Coming to the tenacious efforts of the missionaries in making it run for over half a century, regularly in the first nine years under one editor Dr Nathan Brown, and then intermittently under various missionary editors, we gather a clear idea of it from the long introduction to the collected edition of the Orunodoi by Dr Maheswar Neog which is one of the finest specimens of Assamese scholarship and research. He shows how these foreign missionaries in an alien land under adverse circumstances made the paper run among people having too low literacy and little reading habit. The paper had only 576 subscribers during its best days. With the subscription of Re 1 only annually, one can easily imagine how unrewarding the difficult task of running it was. And the Mission needed qualified persons to collect news, write them and then print the same. They needed persons with technical knowledge of block making which was to be done on wood of local trees. And the art was to be taught by the missionaries themselves to the local boys. The missionaries had also to suffer from the lack of encouragement from the readers for whom it was intended. The local Assamese who subscribed to it was at first 249 in numbers in 1846; but it dwindled to 158 in 1854. The resident foreigners who subscribed to it numbered 213 in 1846 which went down to 131 in 1854. Compared to it, we see missionary subscribers numbering 114 in 1846 which rose to 151 in 1854. This shows that the missionaries stuck to the paper with their own with subscriptions to be paid to it as their duty. The other foreigners also remained with it as a welfare venture of their fellow brethren. But the local people whom the foreign missionaries wanted to serve showed only a lukewarm response, their subscription going to the minimum of all the subscribers. And yet what devotion and dedication of these missionaries against odds in this chilling atmosphere!

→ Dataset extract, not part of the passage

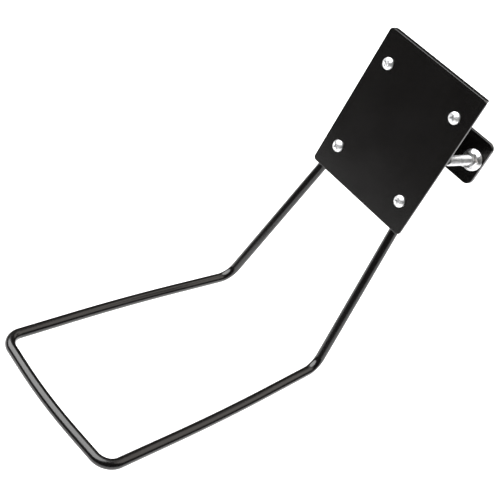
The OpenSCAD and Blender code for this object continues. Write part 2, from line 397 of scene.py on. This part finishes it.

The new generation of Assamese people with a liberal mindset, while rejecting the spelling system of the Orunodoi and accepting the form of expression picked up from the lips of the common people, also accepted wholeheartedly the liberal ideas and scientific outlook that emanated from the paper. In the process, the missionaries with their eyes on the whole world had to coin many new words and terms and translate into Assamese many others as substitutes. Many such words, simple or compound, went to the common use gaining currency while many others went out of use.